Chuck also wrote several books, including a marvelous children's book, and was a founder and first president of the National Association of Black Journalists. (His son, Charlie, is even better known than was his old man, having crafted and starred in the "Wassup?" Budweiser commercials and directed several pretty fine movies, including the award-winning "Drumline.")
I was perhaps the only Daily News editor who in editing Chuck's column was not overawed by him or his incredibly rich vocabulary. (I was, but never let it show.) I told him if I thought he was off base or being precious, and he was grateful for my candor even if he sometimes did not take my advice.
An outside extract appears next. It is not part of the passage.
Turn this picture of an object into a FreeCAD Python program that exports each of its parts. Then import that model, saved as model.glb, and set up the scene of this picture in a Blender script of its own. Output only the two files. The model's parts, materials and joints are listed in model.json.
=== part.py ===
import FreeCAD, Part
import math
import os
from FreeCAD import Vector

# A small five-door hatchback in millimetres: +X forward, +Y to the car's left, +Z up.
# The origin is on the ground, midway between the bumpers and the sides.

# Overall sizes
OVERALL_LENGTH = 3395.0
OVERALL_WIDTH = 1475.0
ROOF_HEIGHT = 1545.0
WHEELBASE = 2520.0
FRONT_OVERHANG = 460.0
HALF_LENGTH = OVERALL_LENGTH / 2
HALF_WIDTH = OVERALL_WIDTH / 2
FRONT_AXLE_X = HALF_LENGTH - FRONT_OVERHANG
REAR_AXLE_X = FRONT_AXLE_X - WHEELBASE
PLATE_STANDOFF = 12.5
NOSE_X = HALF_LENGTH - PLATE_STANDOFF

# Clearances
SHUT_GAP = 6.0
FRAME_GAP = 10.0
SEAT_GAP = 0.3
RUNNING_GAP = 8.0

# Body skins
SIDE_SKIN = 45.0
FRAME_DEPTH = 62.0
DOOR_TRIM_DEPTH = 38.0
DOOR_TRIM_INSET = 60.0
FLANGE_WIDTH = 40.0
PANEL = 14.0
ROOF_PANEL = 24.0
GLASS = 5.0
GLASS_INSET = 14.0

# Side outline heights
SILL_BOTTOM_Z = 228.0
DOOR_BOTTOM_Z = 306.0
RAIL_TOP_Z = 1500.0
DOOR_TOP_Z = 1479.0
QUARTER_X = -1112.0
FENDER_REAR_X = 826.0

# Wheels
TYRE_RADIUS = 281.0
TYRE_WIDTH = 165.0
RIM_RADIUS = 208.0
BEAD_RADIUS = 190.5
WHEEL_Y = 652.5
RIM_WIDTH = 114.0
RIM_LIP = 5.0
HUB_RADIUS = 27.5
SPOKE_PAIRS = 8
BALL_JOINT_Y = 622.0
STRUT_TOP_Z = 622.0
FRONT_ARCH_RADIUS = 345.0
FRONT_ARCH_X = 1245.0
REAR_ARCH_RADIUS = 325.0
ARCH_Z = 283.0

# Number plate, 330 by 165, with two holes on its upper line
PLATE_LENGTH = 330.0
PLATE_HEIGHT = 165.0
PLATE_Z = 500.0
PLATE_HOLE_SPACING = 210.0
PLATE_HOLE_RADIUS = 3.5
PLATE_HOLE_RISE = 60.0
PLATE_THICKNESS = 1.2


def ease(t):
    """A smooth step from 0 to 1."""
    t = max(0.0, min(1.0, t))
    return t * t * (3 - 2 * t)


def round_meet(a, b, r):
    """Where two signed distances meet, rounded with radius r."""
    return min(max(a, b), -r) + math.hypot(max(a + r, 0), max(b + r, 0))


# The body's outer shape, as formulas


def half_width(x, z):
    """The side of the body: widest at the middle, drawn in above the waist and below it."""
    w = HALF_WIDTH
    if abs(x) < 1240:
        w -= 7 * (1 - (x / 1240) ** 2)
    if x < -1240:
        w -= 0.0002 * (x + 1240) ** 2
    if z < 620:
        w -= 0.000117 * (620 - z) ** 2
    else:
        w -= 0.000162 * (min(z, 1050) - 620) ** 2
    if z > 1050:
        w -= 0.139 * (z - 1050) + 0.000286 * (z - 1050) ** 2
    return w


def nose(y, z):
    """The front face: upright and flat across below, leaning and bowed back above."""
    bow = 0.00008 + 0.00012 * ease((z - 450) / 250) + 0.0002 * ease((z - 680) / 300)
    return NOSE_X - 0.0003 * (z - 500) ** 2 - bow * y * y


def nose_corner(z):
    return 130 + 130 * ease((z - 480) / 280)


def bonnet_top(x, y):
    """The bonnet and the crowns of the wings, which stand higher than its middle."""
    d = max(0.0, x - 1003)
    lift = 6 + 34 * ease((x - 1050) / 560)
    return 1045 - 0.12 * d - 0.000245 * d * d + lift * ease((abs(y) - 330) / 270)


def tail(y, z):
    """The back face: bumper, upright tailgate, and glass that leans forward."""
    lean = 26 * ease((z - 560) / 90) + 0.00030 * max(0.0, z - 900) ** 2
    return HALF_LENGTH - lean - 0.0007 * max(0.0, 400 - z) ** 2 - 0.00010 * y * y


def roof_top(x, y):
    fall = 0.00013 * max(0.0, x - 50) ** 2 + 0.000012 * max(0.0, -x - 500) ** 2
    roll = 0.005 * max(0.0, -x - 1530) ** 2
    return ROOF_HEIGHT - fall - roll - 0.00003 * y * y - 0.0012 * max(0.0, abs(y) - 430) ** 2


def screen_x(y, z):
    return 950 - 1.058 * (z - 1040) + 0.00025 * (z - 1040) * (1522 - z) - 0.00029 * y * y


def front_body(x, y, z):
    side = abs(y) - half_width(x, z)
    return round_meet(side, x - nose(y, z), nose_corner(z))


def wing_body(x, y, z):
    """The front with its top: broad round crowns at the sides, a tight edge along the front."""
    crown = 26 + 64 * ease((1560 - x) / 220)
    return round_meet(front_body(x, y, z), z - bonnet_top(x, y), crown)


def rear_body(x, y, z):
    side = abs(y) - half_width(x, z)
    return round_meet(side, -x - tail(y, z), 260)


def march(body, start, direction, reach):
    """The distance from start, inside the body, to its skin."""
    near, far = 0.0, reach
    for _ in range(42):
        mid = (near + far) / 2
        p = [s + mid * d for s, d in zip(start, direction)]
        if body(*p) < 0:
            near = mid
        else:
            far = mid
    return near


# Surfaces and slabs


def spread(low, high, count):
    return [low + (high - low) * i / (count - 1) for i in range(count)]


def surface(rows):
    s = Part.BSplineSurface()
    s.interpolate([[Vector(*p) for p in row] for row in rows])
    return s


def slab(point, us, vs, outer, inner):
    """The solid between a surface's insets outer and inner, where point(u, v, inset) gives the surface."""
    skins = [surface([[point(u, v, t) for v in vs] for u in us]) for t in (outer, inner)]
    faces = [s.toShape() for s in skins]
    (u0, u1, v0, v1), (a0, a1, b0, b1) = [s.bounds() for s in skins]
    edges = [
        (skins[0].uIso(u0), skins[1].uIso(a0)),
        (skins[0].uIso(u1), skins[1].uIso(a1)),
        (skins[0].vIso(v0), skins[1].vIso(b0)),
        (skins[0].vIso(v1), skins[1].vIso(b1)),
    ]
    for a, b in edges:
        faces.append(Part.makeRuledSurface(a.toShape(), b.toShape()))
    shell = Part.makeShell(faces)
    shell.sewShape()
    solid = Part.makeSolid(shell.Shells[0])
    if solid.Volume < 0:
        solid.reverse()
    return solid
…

While Chuck's columns were must-reads (and we'll get to one in particular in a moment), he was best known for negotiating the end to a 1981 hostage siege led by a triple killer in the maximum security unit of a state penitentiary, as well as for the extraordinary number of crime suspects -- 75 by my count -- who turned themselves into him rather than surrender directly to the Philadelphia Police.
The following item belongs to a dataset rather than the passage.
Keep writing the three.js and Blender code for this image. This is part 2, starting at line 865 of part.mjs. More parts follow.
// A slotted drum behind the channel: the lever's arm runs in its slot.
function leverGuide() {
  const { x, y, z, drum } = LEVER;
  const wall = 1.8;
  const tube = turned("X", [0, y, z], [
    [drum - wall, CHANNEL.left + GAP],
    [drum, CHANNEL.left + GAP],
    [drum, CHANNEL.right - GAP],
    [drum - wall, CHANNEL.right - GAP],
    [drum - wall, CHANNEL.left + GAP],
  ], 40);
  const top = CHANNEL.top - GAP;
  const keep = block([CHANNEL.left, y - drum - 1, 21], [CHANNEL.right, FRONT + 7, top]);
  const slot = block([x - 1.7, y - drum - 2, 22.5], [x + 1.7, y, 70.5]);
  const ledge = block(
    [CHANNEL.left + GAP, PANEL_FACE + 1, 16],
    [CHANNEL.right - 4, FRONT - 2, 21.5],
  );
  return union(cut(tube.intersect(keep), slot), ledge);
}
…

Why? Because the suspects, most of them African-Americans, feared being beaten or otherwise mistreated. Having Chuck turn them over to the police, usually in his tiny office or the Daily News conference room, helped guarantee safe passage. If Chuck wasn't available, I was his "second" and would babysit the suspect until he would arrive.
* * * * *Newsweek magazine once labeled Chuck "the angry man of the Negro press." The belligerent and racially divisive Frank Rizzo, a police commissioner and later mayor, was a frequent target. But Chuck was unsparing in his criticism regardless of race, calling fellow African-Americans W. Wilson Goode, the underachiever who became mayor four years after Rizzo, a "paternalistic ferret," and U.S. Representative William H. Gray III, the powerful longtime North Philadelphia power broker and a longtime nemesis, a "peacock."
He seriously considered running against Gray, but then-Daily News Editor Gil Spencer told him he would have to give up his column, noting that he was much more influential as a voice for the community than he would be as a mere congressman. Chuck eventually agreed.
Chuck's reputation as a defender of the downtrodden no matter their color or station in life extended far beyond Philadelphia.
One day in 1981, he received a letter with a piece of toilet tissue that had been smuggled from H Block in Northern Ireland's dreaded Long Kesh Prison.
It had been written on in tiny, cramped printing by Ian Milne, an Irish Republican Army member, and slipped to one of the prisoner's fathers. At Milne's request, the father mailed it to Chuck near the end of Milne's 53-day hunger strike with the better known Bobby Sands and other IRA members to protest their inhumane treatment by the British. Ten men died during the hunger strike.
Now Milne was no choir boy, although he had been one in his youth. In fact, he was in Long Kesh for several political murders, which Chuck did not overlook in a column that captures his blistering disdain for anyone who would deny the most basic of rights to, yes, even a political prisoner who had shed blood for his cause.
Read Ian Milne's letter and you get another view of Northern Ireland's tragic religious-civil rights war.
First of all, different words for the same thing.
Milne called Long Kesh Prison by its real name. The British renamed it "Maze Prison," hoping to clean up a gruesome concentration camp image.
Milne proudly signed himself as a "Republican POW." British Prime Minister Margaret Thatcher has defiantly christened him and other prisoners with a nastier epithet.
"A murder is a murder is a murder," she haughtily snarled in refusing to grant their request for P.O.W. status. King George III used to talk like her.
Thatcher's doublespeak way with words is consistent with every problem she attacks.
Then Chuck issued the coup de grâce:
Britain is on the verge of becoming an economic basket case. Yet she insists in that attractively passionate way of hers that the waves of Dunkirk lapping at British backsides is actually a bathtub overflowing its sides.By the way, the British finally released Milne from Long Kesh in 1992 after he did 17 years of hard time. Today he is a member of the Northern Ireland Assembly for Mid-Ulster.